> Raw data:
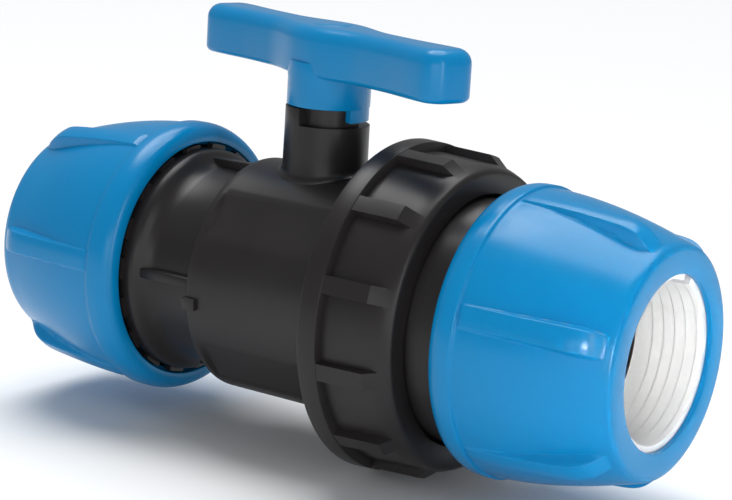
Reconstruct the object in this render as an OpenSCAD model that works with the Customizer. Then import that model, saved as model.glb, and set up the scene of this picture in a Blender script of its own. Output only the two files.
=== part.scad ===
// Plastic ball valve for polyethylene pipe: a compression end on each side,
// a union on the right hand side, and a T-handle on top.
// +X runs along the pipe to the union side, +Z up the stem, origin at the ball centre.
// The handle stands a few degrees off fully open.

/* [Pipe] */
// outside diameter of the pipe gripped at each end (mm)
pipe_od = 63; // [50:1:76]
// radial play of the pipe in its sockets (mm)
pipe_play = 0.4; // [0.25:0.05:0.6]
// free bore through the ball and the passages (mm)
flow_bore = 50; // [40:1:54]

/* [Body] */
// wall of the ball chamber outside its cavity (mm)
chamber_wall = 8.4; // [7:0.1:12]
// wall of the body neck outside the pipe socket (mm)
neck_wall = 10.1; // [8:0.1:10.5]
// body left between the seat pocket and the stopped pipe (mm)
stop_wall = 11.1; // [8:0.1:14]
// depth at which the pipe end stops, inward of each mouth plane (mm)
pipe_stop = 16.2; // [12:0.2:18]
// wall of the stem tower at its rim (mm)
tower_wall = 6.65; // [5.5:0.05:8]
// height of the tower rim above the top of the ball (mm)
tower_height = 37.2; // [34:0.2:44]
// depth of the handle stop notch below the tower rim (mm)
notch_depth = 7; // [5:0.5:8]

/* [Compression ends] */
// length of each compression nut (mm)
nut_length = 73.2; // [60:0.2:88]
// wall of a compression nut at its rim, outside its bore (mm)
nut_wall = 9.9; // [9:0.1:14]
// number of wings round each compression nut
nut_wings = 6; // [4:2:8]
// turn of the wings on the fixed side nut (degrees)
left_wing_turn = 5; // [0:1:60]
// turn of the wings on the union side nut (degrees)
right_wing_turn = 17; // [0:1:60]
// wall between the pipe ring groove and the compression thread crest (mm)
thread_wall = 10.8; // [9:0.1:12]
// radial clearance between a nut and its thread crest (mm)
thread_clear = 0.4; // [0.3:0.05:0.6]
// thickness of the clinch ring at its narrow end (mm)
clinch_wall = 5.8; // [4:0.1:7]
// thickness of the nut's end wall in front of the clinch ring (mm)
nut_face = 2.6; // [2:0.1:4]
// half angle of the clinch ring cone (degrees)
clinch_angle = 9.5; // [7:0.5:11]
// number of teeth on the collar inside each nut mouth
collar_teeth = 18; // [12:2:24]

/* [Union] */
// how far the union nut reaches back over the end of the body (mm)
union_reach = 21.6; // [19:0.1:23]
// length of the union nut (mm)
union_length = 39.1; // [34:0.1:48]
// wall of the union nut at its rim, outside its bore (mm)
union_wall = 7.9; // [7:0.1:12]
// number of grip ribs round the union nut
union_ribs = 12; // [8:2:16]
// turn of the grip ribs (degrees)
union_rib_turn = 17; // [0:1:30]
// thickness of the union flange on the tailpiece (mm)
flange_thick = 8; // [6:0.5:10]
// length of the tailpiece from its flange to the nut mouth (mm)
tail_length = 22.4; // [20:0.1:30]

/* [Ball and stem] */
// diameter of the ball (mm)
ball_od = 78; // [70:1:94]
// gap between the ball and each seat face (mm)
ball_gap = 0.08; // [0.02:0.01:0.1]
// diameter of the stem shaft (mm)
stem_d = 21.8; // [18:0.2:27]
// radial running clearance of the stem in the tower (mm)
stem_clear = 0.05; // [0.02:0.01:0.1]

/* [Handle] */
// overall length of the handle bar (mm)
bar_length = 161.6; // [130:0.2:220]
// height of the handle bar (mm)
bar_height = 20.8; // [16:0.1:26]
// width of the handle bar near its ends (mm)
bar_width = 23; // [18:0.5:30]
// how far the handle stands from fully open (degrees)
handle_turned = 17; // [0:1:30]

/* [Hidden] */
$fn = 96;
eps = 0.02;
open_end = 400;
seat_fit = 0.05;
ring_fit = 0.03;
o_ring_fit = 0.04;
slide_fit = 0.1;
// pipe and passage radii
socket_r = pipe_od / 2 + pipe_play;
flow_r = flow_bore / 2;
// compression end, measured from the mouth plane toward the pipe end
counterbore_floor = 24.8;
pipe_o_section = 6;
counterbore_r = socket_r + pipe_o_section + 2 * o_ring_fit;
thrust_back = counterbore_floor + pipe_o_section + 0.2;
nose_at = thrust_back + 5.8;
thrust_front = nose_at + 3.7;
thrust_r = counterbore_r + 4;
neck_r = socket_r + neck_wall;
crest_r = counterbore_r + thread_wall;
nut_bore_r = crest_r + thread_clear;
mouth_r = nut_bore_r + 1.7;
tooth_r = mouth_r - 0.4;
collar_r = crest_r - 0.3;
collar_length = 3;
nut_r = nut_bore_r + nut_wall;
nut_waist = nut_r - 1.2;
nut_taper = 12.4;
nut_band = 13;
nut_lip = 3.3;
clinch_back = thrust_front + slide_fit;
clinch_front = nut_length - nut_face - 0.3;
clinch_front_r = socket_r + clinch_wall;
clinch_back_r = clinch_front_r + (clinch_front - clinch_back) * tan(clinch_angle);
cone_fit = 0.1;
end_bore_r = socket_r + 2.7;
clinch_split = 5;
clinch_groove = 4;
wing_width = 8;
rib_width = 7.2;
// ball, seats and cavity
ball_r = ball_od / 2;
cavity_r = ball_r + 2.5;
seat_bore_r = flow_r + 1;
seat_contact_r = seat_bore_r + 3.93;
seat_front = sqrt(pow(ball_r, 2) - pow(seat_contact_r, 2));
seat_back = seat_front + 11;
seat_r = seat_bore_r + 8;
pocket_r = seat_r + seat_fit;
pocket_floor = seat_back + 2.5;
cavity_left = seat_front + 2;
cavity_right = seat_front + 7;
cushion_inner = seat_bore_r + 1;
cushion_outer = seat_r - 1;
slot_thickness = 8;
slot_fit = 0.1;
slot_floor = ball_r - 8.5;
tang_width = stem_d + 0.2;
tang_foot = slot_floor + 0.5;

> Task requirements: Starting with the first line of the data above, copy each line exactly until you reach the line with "notch_depth = 7; // [5:0.5:8]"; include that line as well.

> Written reply:
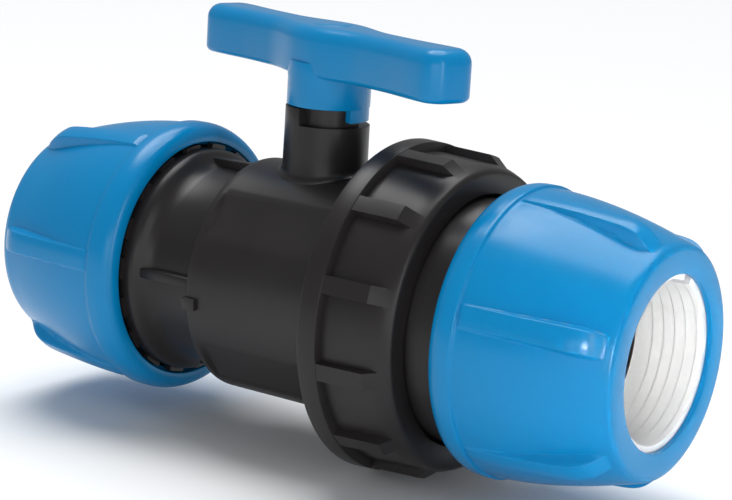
Reconstruct the object in this render as an OpenSCAD model that works with the Customizer. Then import that model, saved as model.glb, and set up the scene of this picture in a Blender script of its own. Output only the two files.
=== part.scad ===
// Plastic ball valve for polyethylene pipe: a compression end on each side,
// a union on the right hand side, and a T-handle on top.
// +X runs along the pipe to the union side, +Z up the stem, origin at the ball centre.
// The handle stands a few degrees off fully open.

/* [Pipe] */
// outside diameter of the pipe gripped at each end (mm)
pipe_od = 63; // [50:1:76]
// radial play of the pipe in its sockets (mm)
pipe_play = 0.4; // [0.25:0.05:0.6]
// free bore through the ball and the passages (mm)
flow_bore = 50; // [40:1:54]

/* [Body] */
// wall of the ball chamber outside its cavity (mm)
chamber_wall = 8.4; // [7:0.1:12]
// wall of the body neck outside the pipe socket (mm)
neck_wall = 10.1; // [8:0.1:10.5]
// body left between the seat pocket and the stopped pipe (mm)
stop_wall = 11.1; // [8:0.1:14]
// depth at which the pipe end stops, inward of each mouth plane (mm)
pipe_stop = 16.2; // [12:0.2:18]
// wall of the stem tower at its rim (mm)
tower_wall = 6.65; // [5.5:0.05:8]
// height of the tower rim above the top of the ball (mm)
tower_height = 37.2; // [34:0.2:44]
// depth of the handle stop notch below the tower rim (mm)
notch_depth = 7; // [5:0.5:8]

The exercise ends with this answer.